Considering these changes, we cannot fail to be struck by the sheer pervasive irrelevance of white Europeans and Americans, and their failure to appreciate what is going on around them; The Lambeth statement on homosexuality should have come as not the slightest surprise to anyone who had taken the trouble over the years to observe the moral rigor of African Christianity. Not only do Western Christians not see the struggles in progress around them, they are actually hostile to the missionary endeavors which represent a primary battlefront of the emerging world. Seeing only the idealized Hinduism offered by academics and romantic New Agers, they would, for instance, be appalled at any endeavor to evangelize the Dalit peoples oppressed for millennia by the Hindu caste system. And anyway, states the multicultural truism, who are we to export our tainted views to anyone? Far better to apologize repeatedly to the supposed victims of our past religious colonialism: the first nations in North America, the oppressed in Africa and Asia.

Thus confined to the sidelines of history, Westerners are going to find themselves increasingly out of touch with the religious dimensions which shape the new world and literally unable to communicate with the new people of faith. We can even imagine a frightening worst-case scenario of a world to come, in which an incredibly wealthy though numerically shrinking Western population espouses the values of humanism, ornamented with the vestiges of liberal Christianity and Judaism; meanwhile, it confronts the poorer and vastly more numerous global masses who wave the flags not of red revolution, but of ascendant Christianity and Islam. Though this sounds not unlike the racial nightmares of the Cold War years, one crucial difference is that the have-nots will be inspired by the Scriptures and by the language of apocalypse rather than by the texts of Marx and Mao: We, the West, will be the final Babylon.
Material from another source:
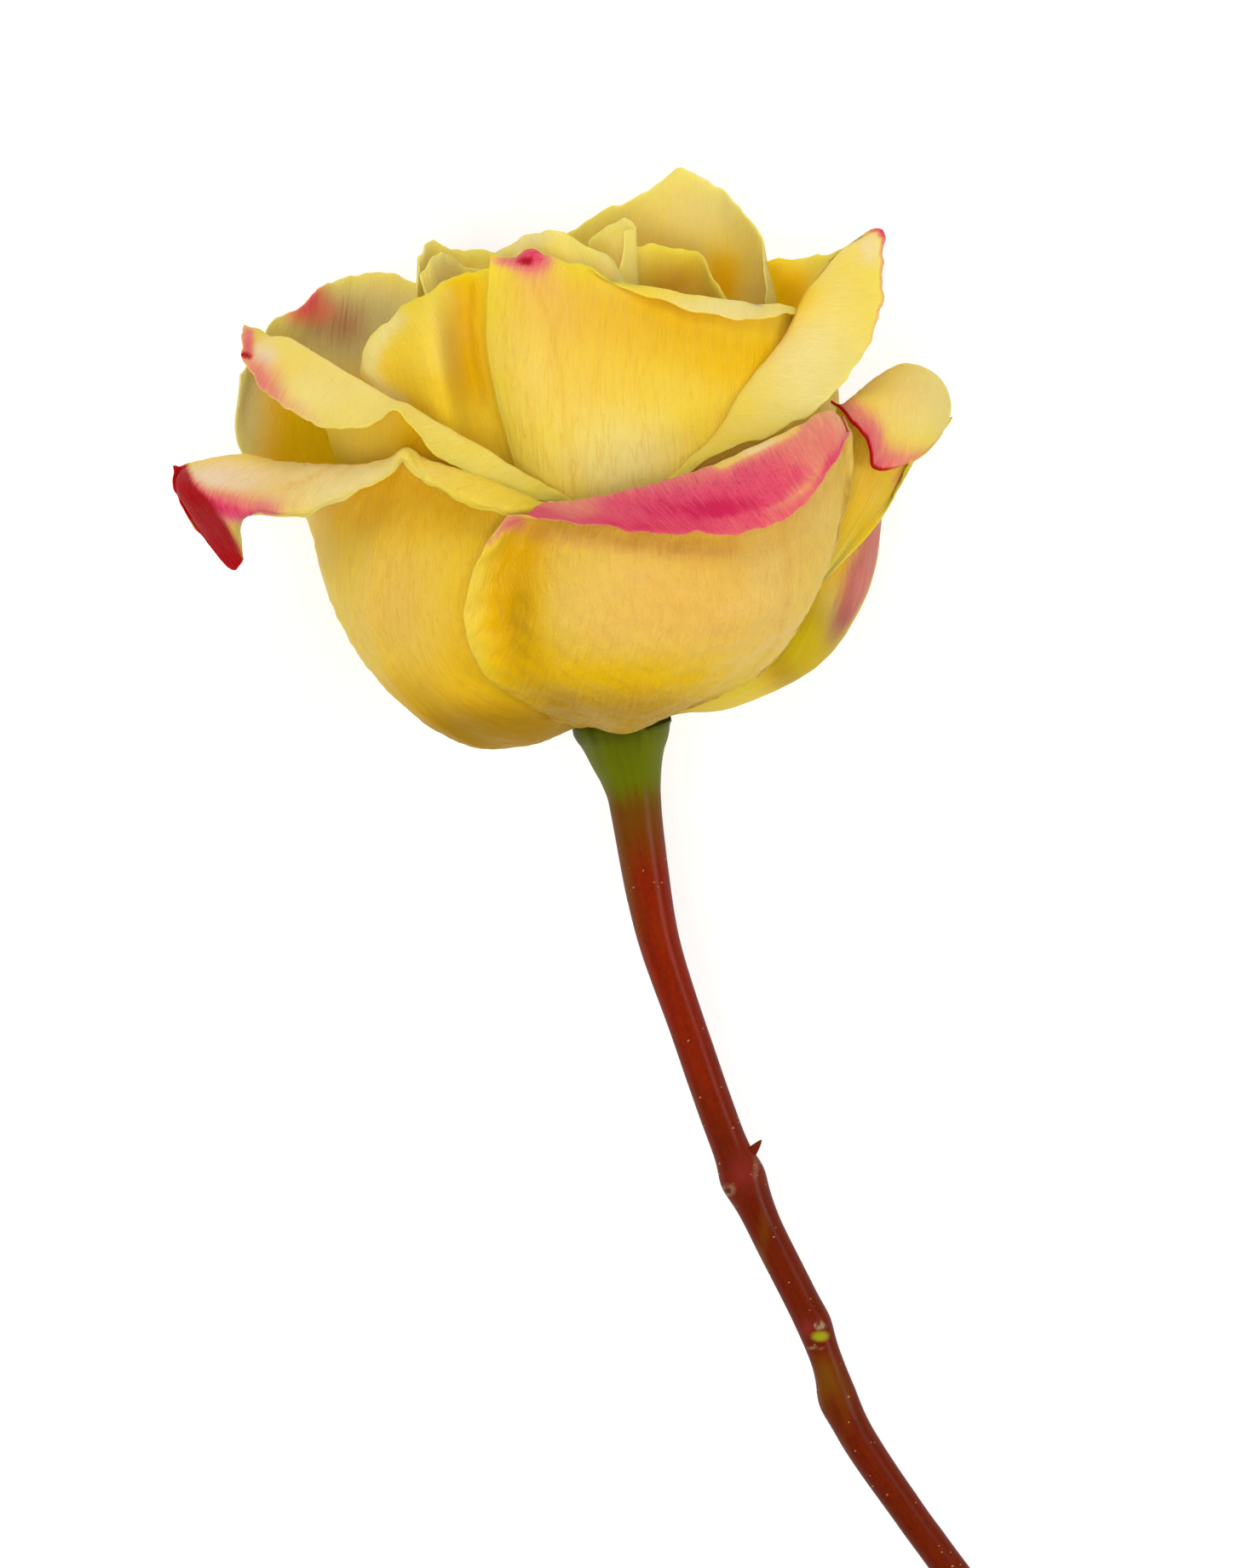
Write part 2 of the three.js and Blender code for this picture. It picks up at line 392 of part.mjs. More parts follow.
// A closed sheet of the given thickness, both faces split into triangles alike.
// Its margins are pushed outwards by spread.
function petalSolid(petal, thickness, spread) {
  const ribs = petal.ribs ? shapedRibs(petal) : ruledRibs(petal);
  const columns = petal.across;
  const rows = petal.along;
  const step = 1e-3;
  const outer = [];
  const inner = [];
  for (let row = 0; row <= rows; row += 1) {
    for (let column = 0; column <= columns; column += 1) {
      const u = column / columns;
      const v = row / rows;
      const middle = sheetPoint(ribs, u, v);
      const sideways = sheetPoint(ribs, Math.min(u + step, 1), v).sub(sheetPoint(ribs, Math.max(u - step, 0), v));
      const upwards = sheetPoint(ribs, u, Math.min(v + step, 1)).sub(sheetPoint(ribs, u, Math.max(v - step, 0)));
      const normal = new THREE.Vector3().crossVectors(sideways, upwards).normalize();
      if (column === 0 || column === columns) middle.addScaledVector(sideways.normalize(), column ? spread : -spread);
      if (row === 0 || row === rows) middle.addScaledVector(upwards.normalize(), row ? spread : -spread);
      outer.push(middle.clone().addScaledVector(normal, thickness / 2));
      inner.push(middle.clone().addScaledVector(normal, -thickness / 2));
    }
  }
  const count = outer.length;
  const at = (row, column) => row * (columns + 1) + column;
  const triangles = [];
  for (let row = 0; row < rows; row += 1) {
    for (let column = 0; column < columns; column += 1) {
      const [a, b, c, d] = [at(row, column), at(row, column + 1), at(row + 1, column + 1), at(row + 1, column)];
      triangles.push([a, b, c], [a, c, d], [count + a, count + c, count + b], [count + a, count + d, count + c]);
    }
  }
  const border = [];
  for (let column = 0; column < columns; column += 1) border.push(at(0, column));
  for (let row = 0; row < rows; row += 1) border.push(at(row, columns));
  for (let column = columns; column > 0; column -= 1) border.push(at(rows, column));
  for (let row = rows; row > 0; row -= 1) border.push(at(row, 0));
  border.forEach((from, i) => {
    const to = border[(i + 1) % border.length];
    triangles.push([from, count + to, to], [from, count + from, count + to]);
  });
  const vertices = outer.concat(inner);
  const solid = solidFrom(vertices, triangles);
  if (solid.volume() > 0) return solid;
  return solidFrom(vertices, triangles.map(([a, b, c]) => [a, c, b]));
}

// A closed tube through rings of points, its ends filled from their middles.
function solidThroughRings(rings) {
  const sides = rings[0].length;
  const vertices = rings.flat();
  const triangles = [];
  for (let ring = 0; ring < rings.length - 1; ring += 1) {
    for (let side = 0; side < sides; side += 1) {
      const next = (side + 1) % sides;
      const [a, b] = [ring * sides + side, ring * sides + next];
      triangles.push([a, b, b + sides], [a, b + sides, a + sides]);
    }
  }
  for (const end of [0, rings.length - 1]) {
    const middle = new THREE.Vector3();
    rings[end].forEach((point) => middle.addScaledVector(point, 1 / sides));
    vertices.push(middle);
    for (let side = 0; side < sides; side += 1) {
      const [a, b] = [end * sides + side, end * sides + (side + 1) % sides];
      triangles.push(end === 0 ? [a, vertices.length - 1, b] : [a, b, vertices.length - 1]);
    }
  }
  const solid = solidFrom(vertices, triangles);
  if (solid.volume() > 0) return solid;
  return solidFrom(vertices, triangles.map(([a, b, c]) => [a, c, b]));
}

function solidFromGeometry(geometry) {
  const bare = geometry.clone();
  bare.deleteAttribute('normal');
  bare.deleteAttribute('uv');
  const merged = mergeVertices(bare, 1e-4);
  return new wasm.Manifold(new wasm.Mesh({
    numProp: 3,
    vertProperties: new Float32Array(merged.attributes.position.array),
    triVerts: new Uint32Array(merged.index.array),
  }));
}

// A round bar with its foot and its tip at two points.
function barBetween(foot, tip, footRadius, tipRadius, sides) {
  const along = tip.clone().sub(foot);
  const geometry = new THREE.CylinderGeometry(tipRadius, footRadius, along.length(), sides);
  geometry.applyQuaternion(new THREE.Quaternion().setFromUnitVectors(UP, along.clone().normalize()));
  const middle = foot.clone().lerp(tip, 0.5);
  return solidFromGeometry(geometry.translate(middle.x, middle.y, middle.z));
}

function ringAround(centre, direction, radius, slant) {
  const side = new THREE.Vector3().crossVectors(direction, new THREE.Vector3(0, 0, 1)).normalize();
  const up = new THREE.Vector3().crossVectors(side, direction);
  const ring = [];
  for (let i = 0; i < STEM_SIDES; i += 1) {
    const turn = 2 * Math.PI * i / STEM_SIDES;
    ring.push(centre.clone()
      .addScaledVector(side, Math.cos(turn) * radius)
      .addScaledVector(up, Math.sin(turn) * radius)
      .addScaledVector(direction, Math.sin(turn) * radius * slant));
  }
  return ring;
}

function hipAndStem() {
  const rings = HIP_TOP.slice().reverse().map(([radius, height]) => ringAround(
    FOOT.clone().addScaledVector(AXIS, height), AXIS.clone().negate(), radius, 0));
  const centres = STEM_SECTIONS.map(([x, y, z]) => new THREE.Vector3(x, y, z).add(FOOT));
  const spans = (centres.length - 1) * STEM_STEPS;
  for (let i = 0; i <= spans; i += 1) {
    const share = i / spans;
    const section = Math.min(Math.floor(i / STEM_STEPS), centres.length - 2);
    const radius = THREE.MathUtils.lerp(
      STEM_SECTIONS[section][3], STEM_SECTIONS[section + 1][3], i / STEM_STEPS - section);
    const ahead = alongCurve(centres, Math.min(share + 1e-3, 1));
    const direction = ahead.sub(alongCurve(centres, Math.max(share - 1e-3, 0))).normalize();
    rings.push(ringAround(alongCurve(centres, share), direction, radius, i === spans ? CUT_SLANT : 0));
  }
  const stub = barBetween(STUB_FOOT.clone().add(FOOT), STUB_TIP.clone().add(FOOT), STUB_RADIUS, 0.25, 7);
  return solidThroughRings(rings).add(stub);
}

function stamensAndStyles() {
  const onAxis = (height) => FOOT.clone().addScaledVector(AXIS, height);
  let tuft = barBetween(onAxis(TUFT_BASE.from), onAxis(TUFT_BASE.to), TUFT_BASE.radius, TUFT_BASE.radius, 10);
  for (let i = 0; i < FILAMENT_COUNT; i += 1) {
    const turn = 2 * Math.PI * i / FILAMENT_COUNT;
    const outwards = RIGHT.clone().multiplyScalar(Math.cos(turn)).addScaledVector(FRONT, Math.sin(turn));
    const foot = onAxis(TUFT_BASE.from + 0.5).addScaledVector(outwards, TUFT_BASE.radius * 0.6);
    const top = TUFT_BASE.to + FILAMENT_HEIGHT * (0.85 + 0.15 * Math.cos(3 * turn));
    const tip = onAxis(top).addScaledVector(outwards, FILAMENT_SPREAD);
    const anther = new THREE.SphereGeometry(ANTHER_RADIUS, 5, 3).translate(tip.x, tip.y, tip.z);
    tuft = tuft.add(barBetween(foot, tip, FILAMENT_RADIUS * 1.3, FILAMENT_RADIUS, 4));
    tuft = tuft.add(solidFromGeometry(anther));
  }
  return tuft;
}

function largestPiece(solid) {
  return solid.decompose().reduce((best, piece) => (piece.volume() > best.volume() ? piece : best));
}

// What a petal would cross is bent clear by cutting it back to a small gap beside its neighbour.
function clearOf(solid, keepouts) {
  let cleared = solid;
  for (const keepout of keepouts) {
    if (cleared.intersect(keepout).volume() > 0) cleared = cleared.subtract(keepout);
  }
  return largestPiece(largestPiece(cleared).simplify(SHORTEST_EDGE));
}

function meshOf(name, solid, colour, roughness) {
  const { numProp, vertProperties, triVerts } = solid.getMesh();
  const geometry = new THREE.BufferGeometry();
  const positions = new Float32Array((vertProperties.length / numProp) * 3);
  for (let i = 0; i < positions.length / 3; i += 1) {
    positions.set(vertProperties.slice(i * numProp, i * numProp + 3), i * 3);
  }
  geometry.setAttribute('position', new THREE.BufferAttribute(positions, 3));
  geometry.setIndex(new THREE.BufferAttribute(new Uint32Array(triVerts), 1));
  geometry.computeVertexNormals();
  const material = new THREE.MeshStandardMaterial({ color: colour, roughness, metalness: 0 });
  const mesh = new THREE.Mesh(geometry, material);
  mesh.name = name;
  return mesh;
}

const surface = solidFromGeometry(new THREE.BoxGeometry(600, 600, 40).translate(0, 0, -20));
const rose = new THREE.Group();
const hip = hipAndStem().subtract(surface);
rose.add(meshOf('hip_and_stem', hip, STEM_RED, 0.45));
const tuft = stamensAndStyles();
rose.add(meshOf('stamens_and_styles', tuft, TUFT, 0.7));
const keepouts = [hip, tuft];
[...SHAPED_PETALS, ...RULED_PETALS].forEach((petal, i) => {
  const solid = clearOf(petalSolid(petal, PETAL_THICKNESS, 0), [surface, ...keepouts]);
  keepouts.push(petalSolid(petal, PETAL_THICKNESS + 2 * PETAL_GAP, PETAL_GAP));
  rose.add(meshOf(petal.name, solid, i < SHAPED_PETALS.length ? YELLOW : PEACH, 0.55));
});

export default rose;
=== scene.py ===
"""A cut rose lying on a pale table: yellow petals with pink margins and a curved red-brown stem."""
import math

import bmesh
import bpy
import numpy as np
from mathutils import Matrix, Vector


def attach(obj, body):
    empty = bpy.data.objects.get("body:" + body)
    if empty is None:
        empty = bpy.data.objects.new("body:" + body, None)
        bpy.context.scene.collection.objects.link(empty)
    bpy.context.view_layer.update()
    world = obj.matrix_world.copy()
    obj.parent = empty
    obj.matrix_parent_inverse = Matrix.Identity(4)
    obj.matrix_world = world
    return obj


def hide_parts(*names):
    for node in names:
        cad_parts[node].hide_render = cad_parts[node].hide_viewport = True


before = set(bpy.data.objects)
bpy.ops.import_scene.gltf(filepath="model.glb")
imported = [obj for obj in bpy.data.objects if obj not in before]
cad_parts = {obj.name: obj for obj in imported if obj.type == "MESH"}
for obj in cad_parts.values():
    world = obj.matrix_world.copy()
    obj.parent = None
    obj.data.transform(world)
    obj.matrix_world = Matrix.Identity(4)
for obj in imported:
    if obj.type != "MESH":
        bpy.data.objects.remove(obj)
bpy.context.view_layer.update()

MM = 0.001

# Where the petals grow from the hip, in mm, and how the bloom leans and rises, in degrees
FOOT = np.array([-8, 55.9, 30])
LEAN = math.radians(3)
RAISE = math.radians(8.5)
RIGHT = np.array([math.cos(LEAN), math.sin(LEAN), 0.0])
AXIS = np.array([-math.sin(LEAN) * math.cos(RAISE), math.cos(LEAN) * math.cos(RAISE), math.sin(RAISE)])
FRONT = np.cross(RIGHT, AXIS)


# Camera

# The camera looks straight down on the rose, as the photograph does
CAMERA_HEIGHT = 1.5
CAMERA_PLANE = 0.02
VIEW_TALL = 0.184
VIEW_MIDDLE = (0.6, -7.5)


def look_down():
    camera = bpy.data.cameras.new("camera")
    camera.sensor_fit = "VERTICAL"
    camera.sensor_height = 24
    camera.lens = camera.sensor_height * CAMERA_HEIGHT / VIEW_TALL
    camera.clip_end = 10
    seen = bpy.data.objects.new("camera", camera)
    bpy.context.scene.collection.objects.link(seen)
    seen.location = ((FOOT[0] + VIEW_MIDDLE[0]) * MM, (FOOT[1] + VIEW_MIDDLE[1]) * MM,
                     FOOT[2] * MM + CAMERA_PLANE + CAMERA_HEIGHT)
    bpy.context.scene.camera = seen


look_down()


# Petal tables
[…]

In January, Paul Lewis of the New York Times wrote an article entitled “As Nations Shed Roles, Is Medieval the Future?” which examined contemporary trends away from the powerful nation-state and suggested that a new world order might resemble the decentralized statelets and fiefs of the Middle Ages. Lewis interviewed pundits who speculated whether this neo-medieval world might be hooped together by a common ideology in the same way that Christianity had united the earlier period: Some identified democracy and the free market as the future universal creeds, others favored environmentalism as “a global cause that transcends national boundaries.” Given the highly secular venue, it is not surprising that no expert suggested the obvious candidate for the new Christianity, which is, well, Christianity. It is quite possible to imagine a future Christendom not too different from the old, and we can only hope that the new Res Publica Christiana does not confront an equally militant Muslim world, Dar al-Islam, or else we really will have gone full circle back to the worst features of the 13th century. The difference from the old Christendom, with all its universal pretensions, is that the new model is unlikely to include the liberal and secular West. “Western Christianity” might yet become an oxymoron.